Looking forward, the continued diffusion of LLMs of course depends on continued performance improvement and its capability profile. The "benefit distribution" overall is particularly interesting to chart, and depends heavily on the dynamic range of the performance as a function of capital expenditure. Today, frontier-grade LLM performance is very accessible and cheap. Beyond this point, you cannot spend a marginal dollar to get better performance, reliability or autonomy. Money can't buy better ChatGPT. Bill Gates talks to GPT 4o just like you do. But can this be expected to last? Train-time scaling (increase parameters, data), test-time scaling (increase time) and model ensembles (increase batch) are forces increasing the dynamic range. On the other hand, model distillation (the ability to train disproportionately powerful small models by training to mimic the big model) has been a force decreasing dynamic range. Certainly, the moment money can buy dramatically better ChatGPT, things change. Large organizations get to concentrate their vast resources to buy more intelligence. And within the category of "individual" too, the elite may once again split away from the rest of society. Their child will be tutored by GPT-8-pro-max-high, yours by GPT-6 mini.

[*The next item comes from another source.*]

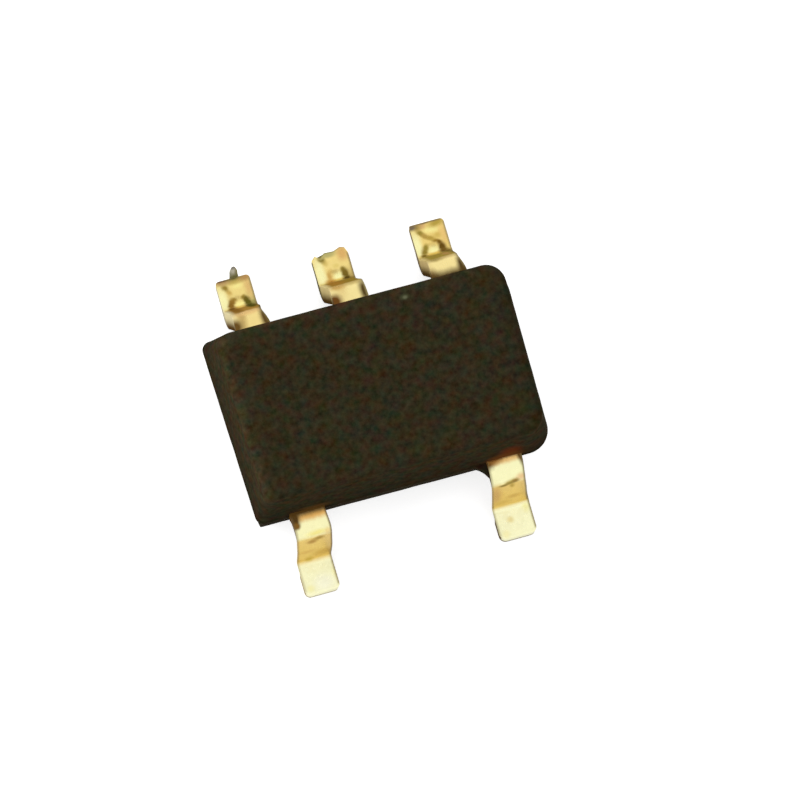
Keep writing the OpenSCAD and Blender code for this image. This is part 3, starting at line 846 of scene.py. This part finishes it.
def waved(point, across, along, turn, lead):
    """A point of the top face, raised or lowered by the face's slight waves"""
    at = Vector((across * TOP_WAVE_FINENESS, along * TOP_WAVE_FINENESS, lead.x * 5 + lead.side))
    return point + Vector((0, math.sin(turn), math.cos(turn))) * noise.noise(at) * TOP_WAVE


def strip_mesh(lead, rows, tip):
    """The strip through all its rows, as a bmesh in millimetres; each point keeps its place across and
    along, and how far in from the outline it lies, or how far below the top"""
    mesh = bmesh.new()
    layer = mesh.verts.layers.float_vector.new("strip")
    half = LEAD_THICKNESS / 2
    rings = []
    for along, left, right in rows:
        y, z, turn = strip_place(along)
        drop = rounding(along - (tip - TIP_ROUND), TIP_ROUND)
        top, bottom = half - drop, drop * TIP_ROUND_BELOW - half
        roll = ROLL if along > 0 else ROLL_INSIDE
        pull = max(0.0, 1 - (tip - along) / TORN_LENGTH)
        back = eased(UNDER_STATIONS, (0.0, 0.0, lead.back, lead.back, UNDER_FOOT), along)
        ring = []
        for across, up in section(left, right, top, bottom, roll, back):
            point = Vector((lead.x + across, y + up * math.sin(turn), z + up * math.cos(turn)))
            if lead.end == "torn":
                point.y += pull * torn_reach(across)
            if up > 0 and along > 0:
                point = waved(point, across, along, turn, lead)
                if lead.dented:
                    point = dented(point, lead)
            inside = min(across - left, right - across, tip - along)
            vert = mesh.verts.new((point.x, point.y * lead.side, point.z))
            vert[layer] = (across, along, inside if up > top - TOP_SKIN else up - top)
            ring.append(vert)
        rings.append(ring)
    bridge(mesh, rings)
    return mesh


def burr_ring(mesh, layer, out, lead, tip_y):
    """Points round the burr at one distance out from the tip"""
    share = max(out, 0.0) / BURR_LENGTH
    narrow = max(BURR_END_SHARE, math.sqrt(max(0.0, 1 - share ** BURR_BLUNTNESS)))
    middle_x = lead.x + BURR_SHIFT + BURR_LEAN * share
    ring = []
    for s in range(BURR_SIDES):
        angle = 2 * math.pi * s / BURR_SIDES
        cosine, sine = math.cos(angle), math.sin(angle)
        crease = noise.noise(Vector((cosine * CREASES_ROUND, sine * CREASES_ROUND, out * CREASES_ALONG)))
        reach = narrow * (1 + BURR_CREASE * crease)
        across = BURR_WIDTH / 2 * reach * cosine
        up = BURR_THICKNESS / 2 * reach * sine * (1 - BURR_THINNING * share)
        vert = mesh.verts.new((middle_x + across, (tip_y + out) * lead.side, LEAD_THICKNESS / 2 + up))
        vert[layer] = (across, out, 0)
        ring.append(vert)
    return ring


def add_burr(mesh, lead, tip_y):
    """A blunt spike of metal left standing on the cut end"""
    layer = mesh.verts.layers.float_vector["strip"]
    turns = [0.0] + steps(0.0, math.pi / 2, math.pi / 2 / BURR_STEPS)
    reaches = [(BURR_LENGTH + BURR_SINK) * math.sin(turn) - BURR_SINK for turn in turns]
    for face in bridge(mesh, [burr_ring(mesh, layer, out, lead, tip_y) for out in reaches]):
        face.material_index = 1


def bridge(mesh, rings):
    """Faces between rings of equal count, and one across each end"""
    faces = []
    for first, second in zip(rings, rings[1:]):
        for k in range(len(first)):
            n = (k + 1) % len(first)
            faces.append(mesh.faces.new((first[k], first[n], second[n], second[k])))
    return faces + [mesh.faces.new(rings[0]), mesh.faces.new(rings[-1])]


def finish_piece(name, mesh, materials, node):
    """Turns a bmesh in millimetres into a piece that stands for a node"""
    bmesh.ops.recalc_face_normals(mesh, faces=mesh.faces)
    mesh.transform(Matrix.Scale(MM, 4))
    data = bpy.data.meshes.new(name)
    mesh.to_mesh(data)
    mesh.free()
    data.shade_smooth()
    data.set_sharp_from_angle(angle=SHARP_ANGLE)
    for material in materials:
        data.materials.append(material)
    piece = bpy.data.objects.new(name, data)
    bpy.context.scene.collection.objects.link(piece)
    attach(piece, "root")
    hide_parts(node)


def make_lead(node, lead):
    """One lead: the head or paddle inside the body, the bends outside it and the foot"""
    low, high = (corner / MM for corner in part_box(node))
    tip_y = max(abs(low.y), abs(high.y)) - BEYOND_TIP[lead.end] - lead.trim
    tip = HEEL + tip_y - LOWER_BEND.x
    has_paddle = low.y < 0 < high.y
    inner_y = low.y if has_paddle else min(abs(low.y), abs(high.y))
    start = inner_y - WALL_Y
    end = start + (-2 * low.y if has_paddle else HEAD_LENGTH)
    rows = inner_rows(start, end, low.x - lead.x, high.x - lead.x, HEAD_RADIUS)
    rows += outer_rows(end, tip, lead)
    mesh = strip_mesh(lead, rows, tip)
    materials = [gold_finish("gold_" + node, lead, tip)]
    if lead.end == "burr":
        add_burr(mesh, lead, tip_y)
        materials.append(burr_finish())
    finish_piece("plated_" + node, mesh, materials, node)


def half_profile(edge_radius):
    """Height above the parting line and inset from the widest outline, from there up to the flat"""
    slope = math.tan(DRAFT)
    rows = [(RIDGE_HEIGHT, -PARTING_RIDGE), (RIDGE_FOOT_HEIGHT, RIDGE_FOOT_INSET)]
    level = HALF_HEIGHT - edge_radius * (1 - math.sin(DRAFT))
    rows += [(height, height * slope) for height in steps(RIDGE_FOOT_HEIGHT, level, WALL_STEP)]
    middle = level * slope + edge_radius * math.cos(DRAFT)
    for k in range(1, CROWN_STEPS + 1):
        angle = DRAFT + (math.pi / 2 - DRAFT) * k / CROWN_STEPS
        height = HALF_HEIGHT - edge_radius * (1 - math.sin(angle))
        rows.append((height, middle - edge_radius * math.cos(angle)))
    return rows + [(HALF_HEIGHT, middle + inset) for inset in FLAT_RINGS]


def out_of_square(point):
    """A point of a true body moved to where the photographed one has it"""
    share_x, share_y = (point.x / HALF_LENGTH + 1) / 2, (point.y / HALF_WIDTH + 1) / 2
    moved = point.copy()
    for (side_x, side_y), corner in CORNERS.items():
        weight = (share_x if side_x > 0 else 1 - share_x) * (share_y if side_y > 0 else 1 - share_y)
        moved += Vector((corner.off_x, corner.off_y, 0)) * weight
    return moved


def body_ring(height, inset):
    """Points round the body at one height above the parting line"""
    outline = []
    for k, (side, corner) in enumerate(CORNERS.items()):
        far = corner.top if height > 0 else corner.low
        radius = corner.middle + (far - corner.middle) * min(1.0, abs(height) / HALF_HEIGHT)
        middle = Vector((side[0] * (HALF_LENGTH - inset - radius), side[1] * (HALF_WIDTH - inset - radius)))
        for n in range(ARC_STEPS + 1):
            angle = math.pi / 2 * (k + n / ARC_STEPS)
            outline.append(middle + Vector((math.cos(angle), math.sin(angle))) * radius)
    ring = []
    for k, point in enumerate(outline):
        ring.append(point)
        if k % (ARC_STEPS + 1) == ARC_STEPS:
            after = outline[(k + 1) % len(outline)]
            ring += [point.lerp(after, n / SIDE_STEPS) for n in range(1, SIDE_STEPS)]
    return [Vector((*point, PARTING_HEIGHT + height)) for point in ring]


def add_flash(mesh):
    """The thin web of compound in the corner beside lead 5"""
    outline = [Vector((FLASH_LEFT, FLASH_BACK))]
    for k in range(FLASH_STEPS + 1):
        angle = FLASH_START + (FLASH_END - FLASH_START) * k / FLASH_STEPS
        outline.append(FLASH_CENTRE + Vector((math.cos(angle), math.sin(angle))) * FLASH_RADIUS)
    outline += [Vector((FLASH_RIGHT, FLASH_FRONT)), Vector((FLASH_RIGHT, FLASH_BACK))]
    middle = sum(outline, Vector((0, 0))) / len(outline)
    rings = []
    for height, inset in FLASH_LEVELS:
        points = [point + (middle - point).normalized() * inset for point in outline]
        rings.append([mesh.verts.new((*point, height)) for point in points])
    bridge(mesh, rings)


def make_body(material):
    """The moulded body: drafted walls, a fine ridge on the parting line, soft edges and a web of flash"""
    noise.seed_set(WALL_WAVE_SEED)
    mesh = bmesh.new()
    profile = [(-height, inset) for height, inset in reversed(half_profile(BOTTOM_EDGE))]
    profile += half_profile(TOP_EDGE)
    rings = []
    for height, inset in profile:
        ring = []
        for point in body_ring(height, inset):
            wave = noise.noise_vector(point * WALL_WAVE_FINENESS) * WALL_WAVE
            ring.append(mesh.verts.new(out_of_square(point) + Vector((wave.x, wave.y, 0))))
        rings.append(ring)
    bridge(mesh, rings)
    add_flash(mesh)
    finish_piece("moulded_body", mesh, [material], "mould_body")


def dress_nodes():
    """Finishes of the solids that stay, and of the hidden ones"""
    wire = wire_finish()
    mould = mould_finish()
    finishes = {"mould_body": mould, "die": silicon_finish(), "die_attach": glue_finish()}
    for name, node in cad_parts.items():
        node.data.materials.clear()
        node.data.materials.append(finishes.get(name, wire))
    return mould


def make_camera():
    """Camera at the photograph's viewing angle, with the package where the photograph has it"""
    middle = Vector((0, 0, (cad_low.z + cad_high.z) / 2))
    back = Vector((
        math.sin(CAMERA_AZIMUTH) * math.cos(CAMERA_ELEVATION),
        -math.cos(CAMERA_AZIMUTH) * math.cos(CAMERA_ELEVATION),
        math.sin(CAMERA_ELEVATION),
    ))
    turn = back.to_track_quat("Z", "Y").to_matrix() @ Matrix.Rotation(CAMERA_ROLL, 3, "Z")
    right, up = turn.col[0], turn.col[1]
    off_right = (PICTURE_SIDE / 2 - PACKAGE_MIDDLE_PIXEL[0]) / PIXELS_PER_MM * MM
    off_up = (PACKAGE_MIDDLE_PIXEL[1] - PICTURE_SIDE / 2) / PIXELS_PER_MM * MM
    data = bpy.data.cameras.new("camera")
    data.lens = data.sensor_width * (PIXELS_PER_MM / MM) * CAMERA_DISTANCE / PICTURE_SIDE
    data.clip_start, data.clip_end = CAMERA_DISTANCE / 10, CAMERA_DISTANCE * 10
    camera = bpy.data.objects.new("camera", data)
    place = middle + back * CAMERA_DISTANCE + right * off_right + up * off_up
    camera.matrix_world = Matrix.Translation(place) @ turn.to_4x4()
    bpy.context.scene.collection.objects.link(camera)
    bpy.context.scene.camera = camera


def make_world():
    """Soft light from all sides, seen as white by the camera, in reflections and through clear surfaces"""
    world = bpy.data.worlds.new("studio")
    bpy.context.scene.world = world
    world.use_nodes = True
    graph = Graph(world.node_tree)
    seen = graph.math("MAXIMUM", graph.ray("Is Camera Ray"), graph.ray("Is Glossy Ray"))
    seen = graph.math("MAXIMUM", seen, graph.ray("Is Transmission Ray"))
    inputs = {"Value": seen, "To Min": WORLD_LIGHT, "To Max": WORLD_SEEN}
    background = graph.tree.nodes["Background"]
    graph.put(background.inputs["Color"], (1, 1, 1, 1))
    graph.put(background.inputs["Strength"], graph.add("ShaderNodeMapRange", inputs))


def make_floor():
    """Plain white floor that keeps the package's shadow"""
    bpy.ops.mesh.primitive_plane_add(size=FLOOR_SIDE, location=(0, 0, 0))
    floor = bpy.context.object
    floor.name = "floor"
    finish = Finish("floor")
    mirrored = finish.math("MULTIPLY", finish.ray("Is Glossy Ray"), FLOOR_GLOW_MIRRORED)
    glow = finish.math("MULTIPLY", finish.ray("Is Camera Ray"), FLOOR_GLOW)
    glow = finish.math("ADD", glow, mirrored)
    finish.set(Base_Color=(0.8, 0.8, 0.8, 1), Roughness=1.0, Specular_IOR_Level=0.0)
    finish.set(Emission_Color=(1, 1, 1, 1), Emission_Strength=glow)
    floor.data.materials.append(finish.material)


def make_lamps():
    """Square soft lamps aimed at the package; metal mirrors the white behind them instead"""
    for name, facts in LAMPS.items():
        data = bpy.data.lights.new(name, "AREA")
        data.shape = "SQUARE"
        data.size = facts.size
        data.energy = facts.radiance * math.pi * facts.size ** 2
        lamp = bpy.data.objects.new(name, data)
        towards = Vector(facts.direction).normalized()
        turn = towards.to_track_quat("Z", "Y").to_matrix().to_4x4()
        lamp.matrix_world = Matrix.Translation(towards * LAMP_DISTANCE) @ turn
        lamp.visible_glossy = False
        bpy.context.scene.collection.objects.link(lamp)


bpy.context.scene.view_settings.view_transform = "Standard"
make_camera()
make_world()
make_floor()
make_lamps()
make_body(dress_nodes())
for node_name, lead_facts in LEADS.items():
    make_lead(node_name, lead_facts)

But at least at this moment in time, we find ourselves in a unique and unprecedented situation in the history of technology. If you go back through various sci-fi you'll see that very few would have predicted that the AI revolution would feature this progression. It was supposed to be a top secret government megabrain project wielded by the generals, not ChatGPT appearing basically overnight and for free on a device already in everyone's pocket. Remember that William Gibson quote "The future is already here, it's just not evenly distributed"? Surprise - the future is already here, and it is shockingly distributed. Power to the people. Personally, I love it.